2) As the water depth increases, the bending moment and displacement increase rapidly. When the water depth of the wind turbine tower increased from 0m to 5m, the displacement and bending moment of the wind turbine tower increased 29% and 25% under earthquake. Thus, when the water depth increases, the dynamic water pressure has obvious influence on the dynamic response of the structure, and attention should be paid to engineering design.

3) The maximum displacement of the structure was located at the tower top, and the maximum equivalent stress and strain were located at the same position, which was about two-thirds of the height of the tower.
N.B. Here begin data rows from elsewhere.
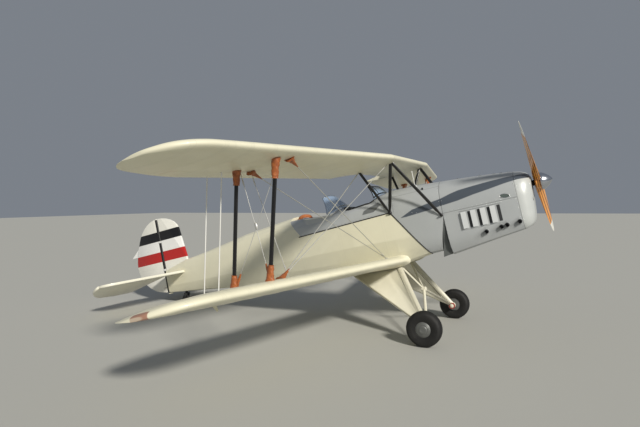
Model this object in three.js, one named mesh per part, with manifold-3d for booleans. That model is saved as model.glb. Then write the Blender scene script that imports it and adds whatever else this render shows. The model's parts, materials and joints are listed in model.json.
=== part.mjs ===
// Two-seat tandem training biplane: fabric wings and rear fuselage, metal nose, fixed tailwheel gear.
// Millimetres. It is drawn in airframe axes, +X forward, +Y to port, +Z up, zero at the main axle's middle.
// The finished machine is pitched nose up, so that it stands on its three wheels.

import * as THREE from 'three';
import { mergeVertices } from 'three/addons/utils/BufferGeometryUtils.js';
import Module from 'manifold-3d';

const wasm = await Module();
wasm.setup();

// Driving dimensions
const parkedPitch = THREE.MathUtils.degToRad(12.78);
const seatGap = 0.3;
const thrustZ = 1360;
const firewallX = 390;
const cowlSeamZ = 1236;
const noseSeamX = 1235;
const skin = 20;
const cowlSkin = 14;

const wheel = { radius: 203, width: 145, halfTrack: 788.5, rimRadius: 100, rimWidth: 108, capOut: 79 };
const tailWheel = { x: -4075, z: 796.2, radius: 78, width: 52, forkX: -4045, swivelZ: 906 };

// Both wings share one section, sweep and tip. "behind" sizes are measured back from the leading edge.
const wing = {
  span: 3700, chord: 930, sweep: 11.05, incidence: 1.5, strutLong: 43, strutThick: 22,
  strutY: 2550, wireY: 2390, hinge: 700, hingeRadius: 37, hingeGap: 6, aileronInner: 1950, aileronOuter: 3150,
};
const upperWing = {
  leX: 81, z: 1990, rootY: 733, dihedral: 1.16, frontSpar: 130, rearSpar: 570, tipDrop: -8,
};
const lowerWing = {
  leX: -157, z: 777, rootY: 378, dihedral: 2.27, frontSpar: 170, rearSpar: 580, tipDrop: 28,
};
const cutout = { frontX: -470, halfWidth: 610, corner: 170 };

const cabane = {
  topY: 620, frontTopX: -11, rearTopX: -433, frontFoot: [378, 374, 1218], rearFoot: [-237, 386, 1384],
};
const cockpits = {
  front: { from: -900, to: -430, halfWidth: 285, seatX: -890, panelX: -390, stickX: -460 },
  rear: { from: -1525, to: -1010, halfWidth: 300, seatX: -1515, panelX: -975, stickX: -1085 },
};
const bay = { from: -1545, to: 378, floorZ: 800 };
const panelRearX = -1565;
const headrestX = -1735;
const rudderHinge = { x: -4402, bottomZ: 962, radius: 20, gap: 6 };
const elevatorHinge = { x: -4335, z: 1250, tubeRadius: 13, droop: 18 };
const tail = { surfaceThickness: 40, stabilizerHalf: 1420, rootLeX: -3925, tipLeX: -4090 };
const propeller = { x: 1469, diameter: 1990, angle: -51.6, hubRadius: 78, hubLength: 62 };
const spinner = { baseX: 1503, tipX: 1624, radius: 100 };

// Materials
const paint = (color, roughness = 0.5, metalness = 0) =>
  new THREE.MeshStandardMaterial({ color, roughness, metalness });
const cream = paint(0xe6dfc4, 0.55);
const silver = paint(0xa9adb0, 0.35, 0.3);
const blackPaint = paint(0x17181a, 0.35);
const rubber = paint(0x1b1b1c, 0.9);
const steel = paint(0x8d9092, 0.35, 0.9);
const polished = paint(0xd8dadc, 0.12, 1);
const wood = paint(0xb8702c, 0.25);
const leather = paint(0xb9582a, 0.6);
const glass = new THREE.MeshStandardMaterial({ color: 0xbcd4e4, transparent: true, opacity: 0.35 });
const darkMetal = paint(0x3c3f42, 0.6, 0.6);

const airframe = new THREE.Group();
airframe.rotation.y = -parkedPitch;
const tanDeg = (degrees) => Math.tan(THREE.MathUtils.degToRad(degrees));
const at = (x, y, z) => new THREE.Vector3(x, y, z);

// Solids

function closedSolid(geometry) {
  const bare = new THREE.BufferGeometry();
  bare.setAttribute('position', geometry.attributes.position.clone());
  if (geometry.index) bare.setIndex(geometry.index.clone());
  const merged = mergeVertices(bare, 1e-3);
  return new wasm.Manifold(new wasm.Mesh({
    numProp: 3,
    vertProperties: Float32Array.from(merged.attributes.position.array),
    triVerts: Uint32Array.from(merged.index.array),
  }));
}

function geometryOf(body) {
  const mesh = body.getMesh();
  const geometry = new THREE.BufferGeometry();
  geometry.setAttribute('position', new THREE.BufferAttribute(Float32Array.from(mesh.vertProperties), 3));
  geometry.setIndex(Array.from(mesh.triVerts));
  return geometry;
}

// A body through closed rings of equal count, with fanned flat ends, turned so that its faces point out.
function loft(rings) {
  const count = rings[0].length;
  const points = rings.flat();
  const index = [];
  for (let r = 0; r < rings.length - 1; r += 1) {
    for (let i = 0; i < count; i += 1) {
      const a = r * count + i;
      const b = r * count + (i + 1) % count;
      index.push(a, b, b + count, a, b + count, a + count);
    }
  }
  for (const [ring, flip] of [[0, true], [rings.length - 1, false]]) {
    const centre = rings[ring].reduce((sum, p) => sum.add(p), at(0, 0, 0)).divideScalar(count);
    points.push(centre);
    for (let i = 0; i < count; i += 1) {
      const a = ring * count + i;
      const b = ring * count + (i + 1) % count;
      index.push(points.length - 1, flip ? b : a, flip ? a : b);
    }
  }
  if (signedVolume(points, index) < 0) {
    for (let i = 0; i < index.length; i += 3) {
      [index[i], index[i + 1]] = [index[i + 1], index[i]];
    }
  }
  const geometry = new THREE.BufferGeometry().setFromPoints(points);
  geometry.setIndex(index);
  return closedSolid(geometry);
}

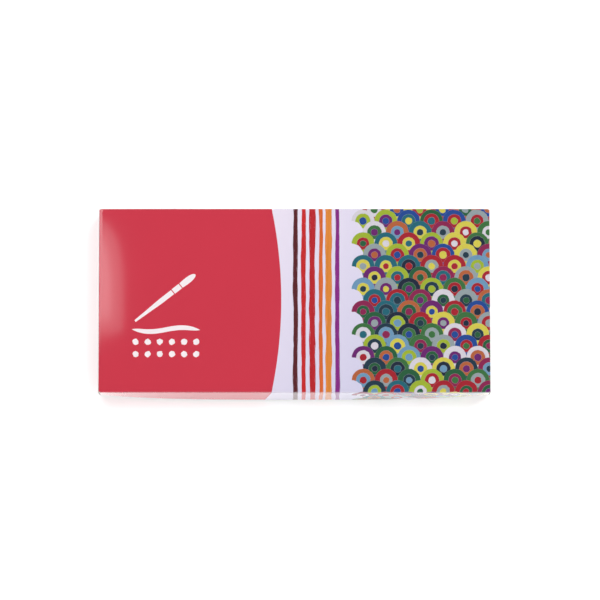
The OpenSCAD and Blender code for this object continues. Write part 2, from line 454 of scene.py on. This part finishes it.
tray_finish, start = new_finish("tray_polystyrene", Roughness=0.28, Coat_Weight=0.5,
                                Coat_Roughness=0.12, Specular_IOR_Level=0.5)
place = start.object_place()
haze = place.cloud(45, 3.0)
haze.mix((0.84, 0.84, 0.85, 1), (0.90, 0.90, 0.90, 1)).feed("Base Color")
(place.cloud(260, 3.0) * 0.14 + 0.27).feed("Roughness")
(place.cloud(60, 2.0) * 0.9 + place.cloud(450, 2.0) * 0.1).bump(0.05 * MM)
tray.data.materials.append(tray_finish)
apply(tray, "SOLIDIFY", thickness=sheet_t, offset=-1)
bpy.ops.object.shade_smooth_by_angle(angle=math.radians(40))
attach(tray, "box")
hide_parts(*tray_zones)

# ---- Paint tubes --------------------------------------------------------------------
# Soft aluminium, extruded in one piece with its shoulder and threaded neck, enamelled
# white and printed with a band of the paint's colour. It is filled from the back, pressed
# flat and its end folded over twice, so it tapers from round to a wide thin edge.

crimp_len = 4.0 * MM
crimp_t = 1.0 * MM
crimp_turn = math.radians(38)
taper_len = 40 * MM
round_len = 44 * MM
shoulder_h = 1.8 * MM
neck_r = 3.5 * MM
crest_r = 3.9 * MM
nozzle_r = 2.0 * MM
thread_pitch = 1.5 * MM
tail_t = 0.6 * MM
taper_end = crimp_len + taper_len
shoulder_at = taper_end + round_len
neck_at = shoulder_at + shoulder_h
tail_y = tube_boxes["white"][1].y
neck_top = tail_y - tube_boxes["white"][0].y
fold_w = math.pi * tube_r + tail_t * (1 - math.pi / 2)


def turned(name, sides, outline):
    """A shape on the Z axis, pulled ring by ring through (radius, height) places.

    It is closed at its first place and open at its last.
    """
    radius, height = outline[0]
    bpy.ops.mesh.primitive_circle_add(vertices=sides, radius=radius, location=(0, 0, height))
    piece = bpy.context.object
    piece.name = name
    bpy.ops.object.transform_apply(location=True, rotation=True, scale=True)
    bpy.ops.object.mode_set(mode="EDIT")
    bpy.ops.mesh.select_all(action="SELECT")
    bpy.ops.mesh.edge_face_add()
    for next_radius, next_height in outline[1:]:
        step = (0, 0, next_height - height)
        bpy.ops.mesh.extrude_region_move(TRANSFORM_OT_translate={"value": step})
        scale = next_radius / radius
        bpy.ops.transform.resize(value=(scale, scale, 1), center_override=(0, 0, next_height))
        radius, height = next_radius, next_height
    bpy.ops.mesh.select_all(action="SELECT")
    bpy.ops.mesh.normals_make_consistent(inside=False)
    bpy.ops.object.mode_set(mode="OBJECT")
    return piece


def pressed(angle, thickness):
    """A point of the tube's wall, pressed flat to a thickness with its girth unchanged."""
    girth = math.pi * 2 * tube_r
    end_r = thickness / 2
    straight = (girth - 2 * math.pi * end_r) / 2
    along_wall = angle / (2 * math.pi) * girth
    quarter = math.pi * end_r / 2
    if along_wall > girth / 2:
        x, y = pressed(2 * math.pi - angle, thickness)
        return x, -y
    if along_wall < quarter:
        turn = along_wall / end_r
        return straight / 2 + end_r * math.cos(turn), end_r * math.sin(turn)
    if along_wall < quarter + straight:
        return straight / 2 - (along_wall - quarter), end_r
    turn = math.pi / 2 + (along_wall - quarter - straight) / end_r
    return -straight / 2 + end_r * math.cos(turn), end_r * math.sin(turn)


def copied(form, name):
    """A copy of a form, as a piece of its own."""
    piece = bpy.data.objects.new(name, form.data.copy())
    bpy.context.scene.collection.objects.link(piece)
    return piece


def lay(piece, number, foot_y, spin=0.0):
    """Lays a piece that stands on the Z axis into a channel, its foot to the back."""
    for vertex in piece.data.vertices:
        x, y, z = vertex.co
        across_axis = x * math.cos(spin) - y * math.sin(spin)
        up = x * math.sin(spin) + y * math.cos(spin)
        vertex.co = (tube_xs[number] + across_axis, foot_y - z, axis_z + up)


def flatten(piece, inset=0.0):
    """Presses the wide part of a turned piece flat towards the folded end."""
    for vertex in piece.data.vertices:
        share = max(0.0, (vertex.co.z - crimp_len) / taper_len)
        if share < 1 and vertex.co.xy.length > crest_r:
            thickness = tail_t + (2 * tube_r - tail_t) * share
            angle = math.atan2(vertex.co.y, vertex.co.x) % (2 * math.pi)
            x, y = pressed(angle, thickness)
            x *= 1 - 2 * inset / (fold_w + (2 * tube_r - fold_w) * share)
            y *= 1 - 2 * inset / thickness
            vertex.co.x = x * math.cos(crimp_turn) - y * math.sin(crimp_turn)
            vertex.co.y = x * math.sin(crimp_turn) + y * math.cos(crimp_turn)


wall_rings = [(tube_r, crimp_len - 0.3 * MM + taper_len * step / 30) for step in range(31)]
wall_rings += [(tube_r, taper_end + (round_len - 0.4 * MM) * step / 24) for step in range(1, 25)]
shoulder_rings = [(tube_r - 0.12 * MM, shoulder_at), (tube_r - 0.5 * MM, shoulder_at + 0.18 * MM),
                  (crest_r + 0.5 * MM, neck_at - 0.2 * MM), (crest_r, neck_at - 0.05 * MM),
                  (neck_r, neck_at)]
neck_rings = [(neck_r, neck_top - 0.3 * MM), (neck_r - 0.3 * MM, neck_top),
              (nozzle_r + 0.15 * MM, neck_top), (nozzle_r, neck_top - 0.15 * MM),
              (nozzle_r, neck_top - 3 * MM)]
tube_form = turned("tube_form", 64, wall_rings + shoulder_rings + neck_rings)
choose(tube_form, "VERT", lambda vertex: vertex.co.xy.length < nozzle_r * 1.01
       and vertex.co.z < neck_top - 2.9 * MM)
bpy.ops.mesh.edge_face_add()
bpy.ops.object.mode_set(mode="OBJECT")
flatten(tube_form)

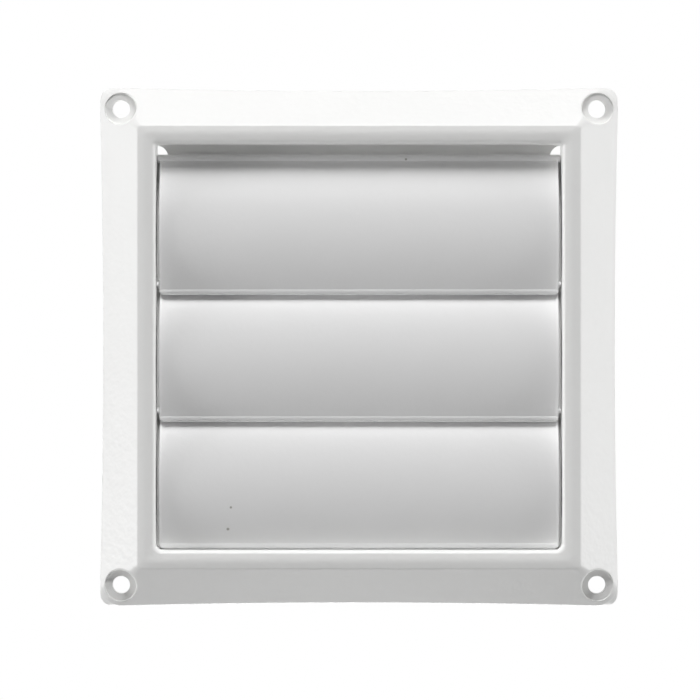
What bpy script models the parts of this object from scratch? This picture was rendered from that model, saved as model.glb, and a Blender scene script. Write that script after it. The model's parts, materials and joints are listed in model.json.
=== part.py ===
"""Louvred wall vent for a 100 mm duct: a moulded housing and three gravity louvres.

The front looks along -Y, +Z is up and +X is to the right of someone who faces the vent. The origin lies
on the wall face, between the duct collar and the sill. The pieces are drawn round the vent's centre, on
an empty that lifts them to their height. Depths are measured forward from the wall face.
"""
from math import atan2, cos, pi, radians, sin, sqrt, tan

import bmesh
import bpy
from mathutils import Matrix, Vector

MM = 0.001

# Duct collar behind the back plate, on which the vent's other sizes are built
COLLAR_DIAMETER = 99.0 * MM
COLLAR_LENGTH = 28.0 * MM
COLLAR_WALL = 2.0 * MM
COLLAR_CHAMFER = 0.6 * MM

# The origin lies this far below the collar
ORIGIN_DROP = 5.25 * MM

# Flange and sloped skirt
SKIRT_WIDTH = 11.5 * MM
EDGE_BOW = 0.9 * MM
CORNER_RADIUS = 3.4 * MM
CORNER_HEIGHT = 1.3 * MM
RIM_HEIGHT = 2.6 * MM
WALL = 2.0 * MM

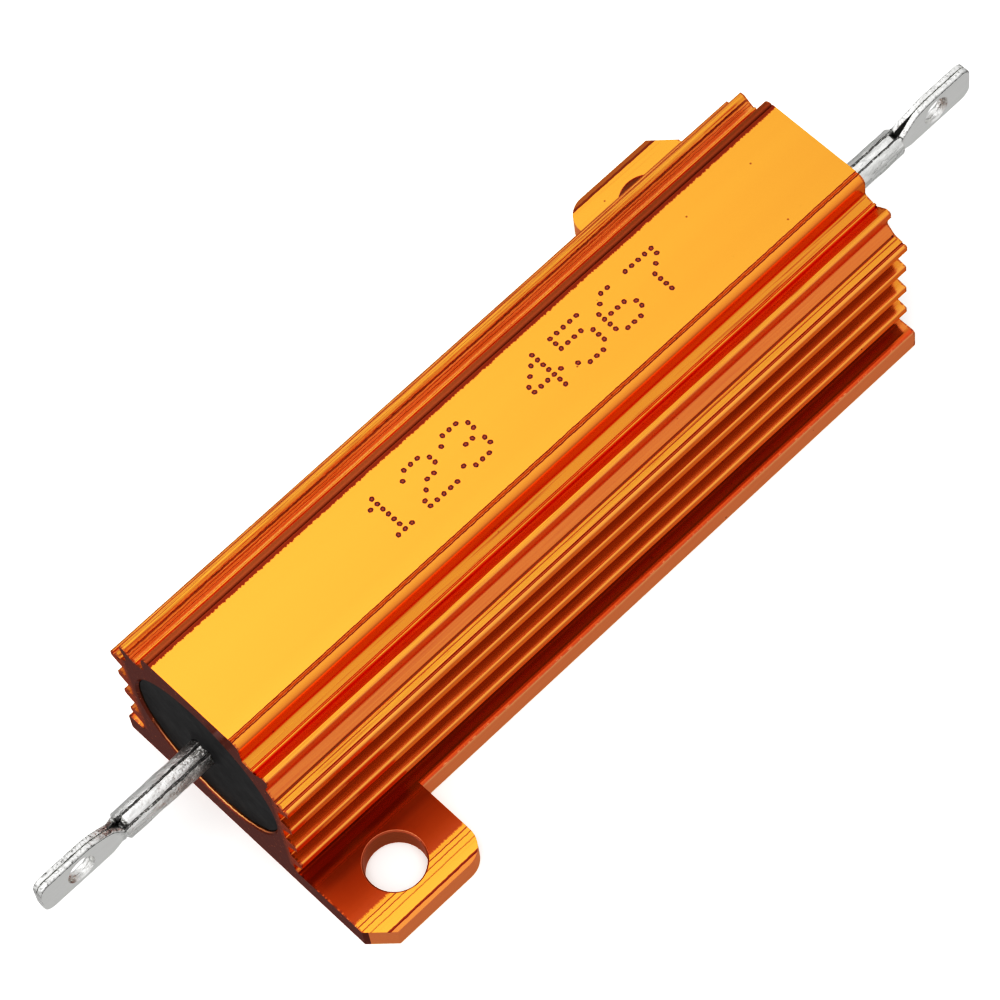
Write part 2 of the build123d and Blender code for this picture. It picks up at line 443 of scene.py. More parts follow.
    def body_zones(self, pattern: Pattern, at: Spot) -> dict[str, Socket]:
        """Returns the masks of the crown, its edges, the horn, the neck and the fins, by name."""
        add, both, within = pattern.add, pattern.both, pattern.within
        crown = within(at.z, self.crown_level - 0.02)
        near_crown = within(at.z, self.crown_level - 1.4)
        # Painted shade and highlight on the far crown edge, with a ragged inner border.
        far_edge_shading = add(Kind.RANGE, pattern.total(at.y, at.comb), self.far_edge_span[0], self.far_edge_span[0] + 0.07)
        # Painted highlight on the crown's rounded near edge.
        lip_highlight = add(Kind.RANGE, at.y, 0.05 - self.score[0], -0.02 - self.score[0])
        lip_height = add(Kind.RANGE, at.z, self.crown_level - 0.9, self.crown_level - 0.4)
        # Painted highlight on the neck wall between the horn and the top fin.
        bottom, top = self.neck_levels
        above, below = add(Kind.RANGE, at.z, bottom, bottom + 0.15), add(Kind.RANGE, at.z, top, top - 0.1)
        beside_neck = add(Kind.RANGE, at.half_y, self.neck_half, self.neck_half + 0.06)
        # Painted highlight on the upper side of each fin's nose.
        tip = add(Kind.RANGE, at.half_y, self.fin_half - 0.42, self.fin_half - 0.16)
        upper_side = add(Kind.RANGE, at.facing_z, -0.8, -0.3, 0.0, 0.85)
        start, end = self.horn_slope
        slope_start = add(Kind.RANGE, at.y, start, start + 0.04)
        slope_end = add(Kind.RANGE, at.y, end, end - 0.04)
        score = pattern.line(at.y, -sum(self.score) / 2, 0.1)
        on_horn = within(at.z, self.horn_foot)
        facing_x = pattern.away(at.facing_x)
        return {
            "end_face": both(within(facing_x, 0.7), within(at.half_x, self.half_length - 0.25)),
            "crown": crown,
            "off_crown": pattern.off(crown),
            "beside": add(Kind.RANGE, at.half_y, self.crown_half, self.crown_half + 0.1),
            "far_edge_shading": both(far_edge_shading, within(at.y, high=self.far_edge_span[1]), near_crown),
            "lip_highlight": both(lip_highlight, within(at.y, -self.crown_half - 0.05), lip_height),
            # Painted shade in the score groove.
            "groove": both(score, within(at.z, self.crown_level - 0.2)),
            # Painted glint along the bead.
            "bead_glint": both(pattern.line(at.y, self.bead, self.bead_half), on_horn),
            "slope": both(slope_start, slope_end, on_horn),
            "neck": both(above, below, beside_neck),
            "tip": both(tip, within(at.half_y, high=self.fin_half + 0.14), upper_side),
            "trough": both(within(at.z, high=self.top_fin_level - 0.3),
                add(Kind.RANGE, at.half_y, self.trough_mouth, self.trough_mouth - 0.3),
            ),
            "scored": self.scored_lines(pattern, at),
        }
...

Therefore, some measures should be taken in the structure design of wind turbine tower according to the position where the maximum value appears.

4) The shaking table test of the wind turbine was conducted and the acceleration test values along the height direction of the wind turbine tower were compared with the numerical simulation values. The peak acceleration values show a linear increase and the test values agree well with the numerical simulation values, which verifies the correctness of the established model and the numerical simulation method.